There really isn’t any remedy to this problem short of improving the transition from middle to final third.  The good news is fixing this problem is probably just a matter of time – once Urruti, Valeri, Nagbe, and Fernandez all get on the same page, they should be able to markedly improve their transitional efficiency. But the bad news is it’s probably a matter of time.  Time, now that the regular season has begun, comes at a cost.

Timbers Grades

Donovan Ricketts, 6 – After the game, a funny story started spinning around the press corps about Ricketts once again being a hero.  While, yes, his first save was good, it wasn’t anything out of the ordinary for a good goalkeeper like Donovan.  Of the Union’s other five shots on goal, only one troubled Ricketts, and that was because he picked a ball up late.  In the end, it was a solid, but far from heroic outing for Ricketts.[2]

Michael Harrington, 4.5 – Harrington was quite good for the first sixty or sixty-five minutes, but struggled in the late stages.  Mikey fluffed a couple crosses he normally whips and even had a couple defensive lapses that – while ultimately not costing the team – were uncharacteristic.

Pa Modou Kah, 4 – Decent defensively, but making a mess of the finish on the corner in the 4th minute was a big missed opportunity.

Norberto Paparatto, 4 – Had the clearance off the line, but that was partially precipitated by a lack of communication between he and Jewsbury in handling a 2-on-2 situation.  Also shares some culpability for the concession, as he let Edu come across him.

Jack Jewsbury, 5 – Made the mistake in letting McInerney go down the left on what ended up the clearance off the line, but otherwise had a passable game defensively and contributed nicely on the offensive end after Alhassan came on to give the Timbers more of a threat down that right side.

Will Johnson, 5.5 – Was in some respects the Timbers’ biggest offensive threat for much of the day, as his late runs were one of the few things the Timbers did that required emergency defending from the Union.  Joined his midfield companions in having a couple loose passes out there.

Diego Chara, 4 – It’s been a long time since I’ve seen somebody get the better of Diego like Noguiera and Maidana did.

Gaston Fernandez, 5 – Rescues his grade – and the team – with the finish at the death, but otherwise was a step or two slow in offensive movement for much of the day and had a number of loose touches and passes.

Diego Valeri, 4.5 – Had a frustrating night, as his touch betrayed him and seemed perpetually out of synch with the attack.  Probably mostly a matter of getting in rhythm, but the Timbers would really like to see Valeri back in form soon.

Darlington Nagbe, 6 – The only guy that really asked questions of Philly all night.  Led the team in key passes and kept up his stellar completion rate in attacking areas.
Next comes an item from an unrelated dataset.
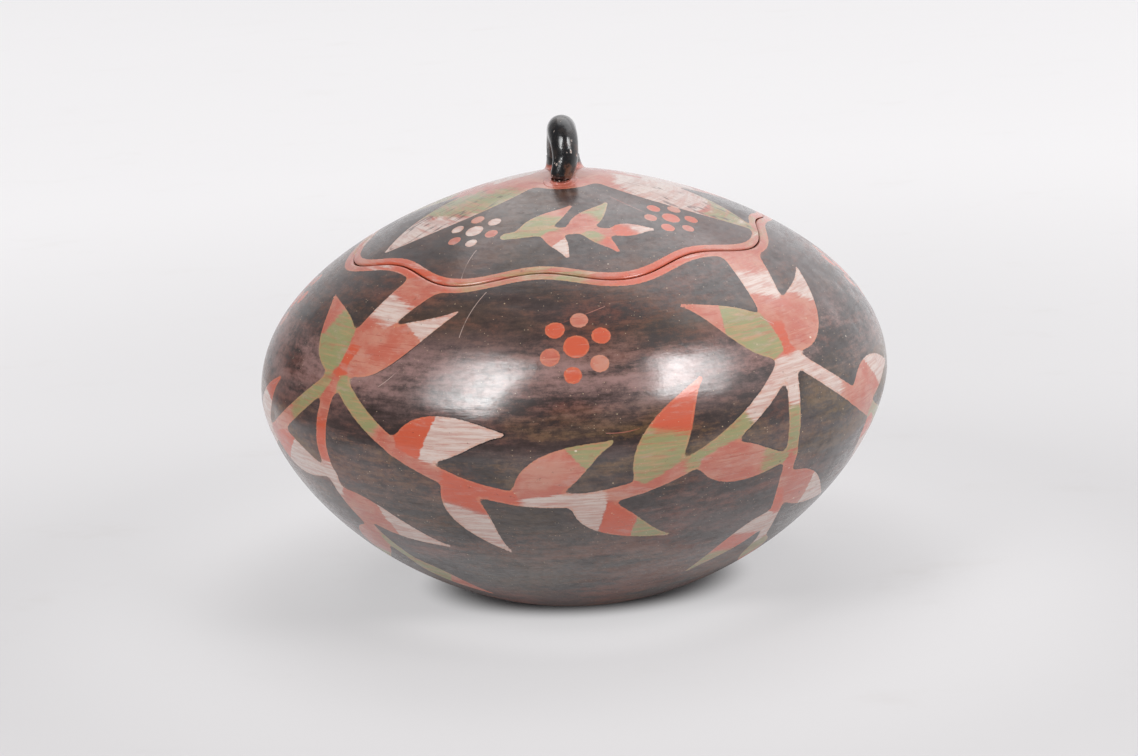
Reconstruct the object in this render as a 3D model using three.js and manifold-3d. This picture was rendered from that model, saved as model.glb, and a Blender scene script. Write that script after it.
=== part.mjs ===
// A hand-built, burnished pottery jar: a wide lens-shaped body, a lid cut from its crown along a wavy
// line, and a coil handle luted to the lid. Millimetres, +Z up, front towards -Y, and the origin is the
// centre of the flat base.
import * as THREE from "three";
import { mergeVertices } from "three/addons/utils/BufferGeometryUtils.js";
import Module from "manifold-3d";

const wasm = await Module();
wasm.setup();

// The outside of the closed jar
const WIDEST_RADIUS = 100;
const BELLY_DEPTH = 68.6; // from the floor up to the widest ring
const CROWN_HEIGHT = 66.5; // from the widest ring up to the lid's top
const BASE_RADIUS = 30;
const BASE_EDGE = 1.6; // soft edge of the flat base

// How full the outline is: 2 and 2 would be an ellipse, more is fuller and less is leaner
const BELLY_RISE = 1.6;
const BELLY_SPREAD = 1.87;
const CROWN_RISE = 2.1;
const CROWN_SPREAD = 1.41;

// The clay
const WALL = 5.5;
const FLOOR_THICKNESS = 7;

// The wavy cut between body and lid, seen from above
const LOBES = 8;
const CUT_RADIUS = 64.5;
const CUT_WAVE = 2.5; // how far a lobe stands out from the middle line of the cut
const CUT_SHIFT_X = -1.6; // the hand-cut lid lies a little off the axis
const CUT_SHIFT_Y = -1.2;
const LOBE_TURN = THREE.MathUtils.degToRad(284.5); // direction of one lobe's tip
const CUT_LEAN = THREE.MathUtils.degToRad(50); // the knife leans in, so the lid can't drop through
const CUT_GAP = 0.3; // clearance between the two cut faces, square to them
const LIP_ROUNDING = 1.5;
const INNER_ROUNDING = 0.6;

// The coil handle, which stands in the plane of the view from the side. It is rolled thinner towards its
// front end.
const FRONT_FOOT = 12.1; // from the axis to the middle of each foot
const BACK_FOOT = 11.5;
const HANDLE_RISE = 17.5; // from the lid's top to the top of the loop
const TOE_RADIUS = 2.8;
const LOOP_RADIUS = 4.75;
const HEEL_RADIUS = 5.6;
const LOOP_SHARE = 0.49; // where along the coil the loop's top lies
const FOOT_DEPTH = 3; // how far the ends would run on below the crown

// The middle line of the coil from the front foot to the back foot: the share of the way between the
// feet, the share of the loop's height, and how far it is bowed sideways
const MIDDLE_LINE = [
  [0, 0, 0.9],
  [0.07, 0.44, -0.85],
  [0.16, 0.78, -0.9],
  [0.41, 1, -0.35],
  [0.73, 0.82, -0.2],
  [0.92, 0.4, -0.2],
  [1, 0, -0.5],
];

// The fillets of clay pressed round the feet
const FRONT_COLLAR_SHARE = 0.1; // how far along the coil each collar grips it
const BACK_COLLAR_SHARE = 0.95;
const FRONT_COLLAR_HEIGHT = 1.4;
const BACK_COLLAR_HEIGHT = 4.6;
const COLLAR_LIP = 0.7; // thickness of a collar at its top
const FRONT_COLLAR_RADIUS = 5.8;
const BACK_COLLAR_RADIUS = 7.6;
const SEAT_GAP = 0.3; // clearance between pieces that are luted together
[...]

Also have to admire his lack of bellyaching after suffering another five fouls.

Maxi Urruti, 4.5 – Had moments where he was presenting himself nicely in the box, but with a bunch of self-proclaimed passers around him, Urruti needs to be the guy providing the direct threat or pulling defenders out of position to give his teammates no choice but to take the space he creates.  He’s done neither consistently since Tucson.

Futty, 5.5 – Spelled Kah nicely after coming on in the first half.  Classic Futty performance; solid defending, a couple sprayed passes.

Kalif Alhassan, 6.5 – Brought a new dimension to the Timbers attack when he came on, as the right side opened up a lot more than it had been.  Won more than his fair share of corners, too.

Steve Zakuani, 5 – Took a few minutes to settle into his Timbers debut, but did nicely to pop up in a nice spot on the shot that led to the equalizing corner.

Preseason Prediction: Timbers 3, Union 1.  Johnson, Urruti, and Nagbe.
Actual Result: Timbers 1, Union 1.  Fernandez.

Onward, Rose City!

[1] I would make a substantial donation to Stand Together to be in the video session when they go over this.

[2] Caleb Porter, for his part, seemed a little bemused by the story.  Asked about Ricketts’s play, Porter shrugged “Yeah, I mean, that’s his job.  The goalkeeper’s job is to make saves and he did that a couple times today.  So I think that’s what the goalkeeper’s there for – right – to keep the ball out of the net.”